Pension funds and other institutional investors are a growing force in direct private investment as they seek to bypass investing in traditional buyout funds and boost returns against a backdrop of low global interest rates.

As part of the shift to more direct investment, the Ontario Municipal Employees Retirement System (OMERS) set up a private equity team (OPE) and now has about $10-billion invested.

It started a London operation in 2009 and two years later it bought V.Group, which manages more than 1,000 vessels and employs more than 3,000 people, from Exponent Private Equity for an enterprise value of $520-million (U.S.).

Mark Redman, global head of private equity at OMERS Private Markets, said the V.Group sale was its fourth successful exit worldwide this year and vindicated the fund’s strategy. He said no more private equity sales were in the works for now.

“I am delighted that we have demonstrated ultimate proof of concept with this exit and am confident the global team shall continue to generate the long-term, stable returns necessary to meet the OMERS pension promise,” he said.

OMERS, which has about $80-billion (Canadian) of assets under management, still allocates some $2-billion Canadian dollars through private equity funds, but OPE expects this to decline further as it focuses more on direct investments.

OPE declined to disclose how much Advent paid for 51 per cent of V.Group. OPE will remain a minority investor.

OPE targets investments in companies with enterprise values of $200-million to $1.5-billion with a geographical focus is on Canada, the United States and Europe, with a particular emphasis on Britain.

As pension funds increasingly focus on direct private investments, traditional private equity houses are in turn setting up funds which hold onto companies for longer and target potentially lower returns.

Bankers say this broad trend in the private equity industry has led to higher valuations as the fundraising pool has grown bigger than ever.

Advent has a $13-billion (U.S.) fund for equity investments outside Latin America of between $100-million and $1-billion.

The sale announced on Monday followed bolt on acquisitions of Bibby Ship Management and Selandia Ship Management Group by V.Group.

Goldman Sachs acted as financial advisers to the shipping services company; Weil acted as legal counsel and EY as financial diligence advisers.

Now, a couple of comments. While I welcome OPE’s success in going direct, OMERS still needs to invest in private equity funds. And some of Canada’s largest pensions, like CPPIB, will never go direct in private equity because they don’t feel like they can compete with top funds in this space.

[Note: It might help if OPE reports the IRR of their direct operations, net of all expenses relative to the IRR of their fund investments, net of all fees so their stakeholders can understand the pros and cons of going direct in private equity. Here you need to look at a long period.]

There is a lot of misinformation when it comes to Canadian pensions ‘going direct’ in private equity.
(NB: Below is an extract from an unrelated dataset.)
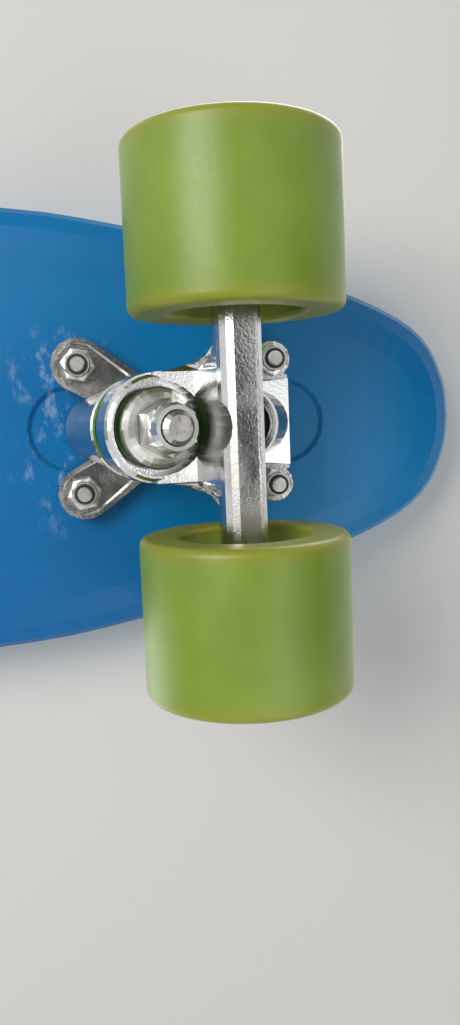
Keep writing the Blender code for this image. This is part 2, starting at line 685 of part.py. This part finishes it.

Yes, they have a much longer investment horizon than traditional funds which is a competitive advantage, but PE funds are adapting and going longer too and in the end, it will be very hard, if not impossible, for any Canadian pension to compete with top PE funds.

I am not saying there aren’t qualified people doing wonderful work investing directly in PE at Canada’s large pensions, but the fact is it will be hard for them to match the performance of top PE funds, even after fees and expenses are taken into account.

Who knows, maybe OPE will prove me wrong, but this is a tough environment for private equity and I’m not sure going direct in this asset class is a wise long-term strategy (unlike infrastructure, where most of Canada’s large pensions are investing directly).